* **Problem description**: Pull every "origin" line out of the data below.

* **Exercise materials**:
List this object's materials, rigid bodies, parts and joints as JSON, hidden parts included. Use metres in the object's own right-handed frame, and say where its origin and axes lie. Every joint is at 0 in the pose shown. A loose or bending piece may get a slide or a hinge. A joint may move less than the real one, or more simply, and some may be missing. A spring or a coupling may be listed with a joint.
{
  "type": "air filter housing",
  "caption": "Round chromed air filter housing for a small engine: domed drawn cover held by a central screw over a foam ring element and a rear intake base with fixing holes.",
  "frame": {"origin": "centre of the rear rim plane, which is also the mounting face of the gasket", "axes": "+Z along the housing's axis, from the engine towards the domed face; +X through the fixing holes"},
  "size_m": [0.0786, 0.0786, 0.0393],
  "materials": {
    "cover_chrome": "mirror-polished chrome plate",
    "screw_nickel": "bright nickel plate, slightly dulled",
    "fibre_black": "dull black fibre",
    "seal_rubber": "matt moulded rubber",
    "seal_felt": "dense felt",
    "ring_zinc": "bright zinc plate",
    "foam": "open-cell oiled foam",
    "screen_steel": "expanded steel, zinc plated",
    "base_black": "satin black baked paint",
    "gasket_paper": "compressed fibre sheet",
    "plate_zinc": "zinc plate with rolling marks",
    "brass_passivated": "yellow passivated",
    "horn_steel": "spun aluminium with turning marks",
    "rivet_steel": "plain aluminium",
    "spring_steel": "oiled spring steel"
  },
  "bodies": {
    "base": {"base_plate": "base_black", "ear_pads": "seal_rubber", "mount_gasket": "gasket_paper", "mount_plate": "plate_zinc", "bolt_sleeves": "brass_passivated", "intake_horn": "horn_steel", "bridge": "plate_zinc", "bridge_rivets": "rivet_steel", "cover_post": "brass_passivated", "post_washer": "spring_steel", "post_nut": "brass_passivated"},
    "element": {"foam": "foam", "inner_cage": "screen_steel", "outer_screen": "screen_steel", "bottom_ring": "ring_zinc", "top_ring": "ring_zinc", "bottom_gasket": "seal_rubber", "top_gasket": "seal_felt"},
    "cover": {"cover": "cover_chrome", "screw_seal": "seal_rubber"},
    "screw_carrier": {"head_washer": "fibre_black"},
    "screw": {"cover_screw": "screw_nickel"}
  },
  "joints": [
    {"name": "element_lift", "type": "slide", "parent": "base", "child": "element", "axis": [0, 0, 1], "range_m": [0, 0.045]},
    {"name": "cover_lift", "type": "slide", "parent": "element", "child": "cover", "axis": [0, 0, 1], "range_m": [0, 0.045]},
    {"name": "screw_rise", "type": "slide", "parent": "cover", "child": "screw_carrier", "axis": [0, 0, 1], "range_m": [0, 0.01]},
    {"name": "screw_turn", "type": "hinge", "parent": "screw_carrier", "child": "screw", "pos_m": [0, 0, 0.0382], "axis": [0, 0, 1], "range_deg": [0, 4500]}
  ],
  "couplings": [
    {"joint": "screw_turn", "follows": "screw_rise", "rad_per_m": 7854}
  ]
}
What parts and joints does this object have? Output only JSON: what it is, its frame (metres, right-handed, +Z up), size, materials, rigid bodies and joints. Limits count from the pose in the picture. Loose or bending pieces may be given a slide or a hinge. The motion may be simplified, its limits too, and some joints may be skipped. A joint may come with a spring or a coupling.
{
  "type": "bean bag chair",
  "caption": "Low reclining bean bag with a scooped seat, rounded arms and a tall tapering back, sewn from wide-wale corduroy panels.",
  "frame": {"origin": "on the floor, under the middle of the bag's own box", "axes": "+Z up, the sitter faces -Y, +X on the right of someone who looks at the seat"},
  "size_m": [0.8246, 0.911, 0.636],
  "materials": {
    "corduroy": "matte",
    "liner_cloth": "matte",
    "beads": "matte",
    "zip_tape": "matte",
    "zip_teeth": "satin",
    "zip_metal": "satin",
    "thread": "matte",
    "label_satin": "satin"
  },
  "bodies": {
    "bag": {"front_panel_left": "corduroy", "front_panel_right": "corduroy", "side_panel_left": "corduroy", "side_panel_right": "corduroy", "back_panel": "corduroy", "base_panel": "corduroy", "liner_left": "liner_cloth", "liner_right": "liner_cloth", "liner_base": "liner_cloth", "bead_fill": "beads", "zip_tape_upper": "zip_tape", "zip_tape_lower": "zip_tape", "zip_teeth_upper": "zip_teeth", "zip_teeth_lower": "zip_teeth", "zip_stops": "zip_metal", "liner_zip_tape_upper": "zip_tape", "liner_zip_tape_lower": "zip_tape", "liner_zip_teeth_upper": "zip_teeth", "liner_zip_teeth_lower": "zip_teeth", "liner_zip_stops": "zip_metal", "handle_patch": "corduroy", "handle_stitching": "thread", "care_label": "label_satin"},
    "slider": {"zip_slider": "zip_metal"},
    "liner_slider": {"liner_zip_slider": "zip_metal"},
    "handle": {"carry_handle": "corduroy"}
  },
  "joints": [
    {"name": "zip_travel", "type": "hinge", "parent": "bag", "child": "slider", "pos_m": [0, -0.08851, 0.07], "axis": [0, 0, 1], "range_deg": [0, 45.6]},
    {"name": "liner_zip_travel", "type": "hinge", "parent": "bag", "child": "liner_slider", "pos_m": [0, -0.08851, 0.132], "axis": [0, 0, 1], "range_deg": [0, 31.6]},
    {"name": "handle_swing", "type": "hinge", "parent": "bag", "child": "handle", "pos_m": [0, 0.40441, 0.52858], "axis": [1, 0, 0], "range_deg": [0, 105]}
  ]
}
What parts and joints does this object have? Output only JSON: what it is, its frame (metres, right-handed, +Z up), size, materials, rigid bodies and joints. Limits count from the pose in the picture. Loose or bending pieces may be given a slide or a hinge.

* **Problem solution**:
List this object's materials, rigid bodies, parts and joints as JSON, hidden parts included. Use metres in the object's own right-handed frame, and say where its origin and axes lie. Every joint is at 0 in the pose shown. A loose or bending piece may get a slide or a hinge. A joint may move less than the real one, or more simply, and some may be missing. A spring or a coupling may be listed with a joint.
  "frame": {"origin": "centre of the rear rim plane, which is also the mounting face of the gasket", "axes": "+Z along the housing's axis, from the engine towards the domed face; +X through the fixing holes"},
  "frame": {"origin": "on the floor, under the middle of the bag's own box", "axes": "+Z up, the sitter faces -Y, +X on the right of someone who looks at the seat"},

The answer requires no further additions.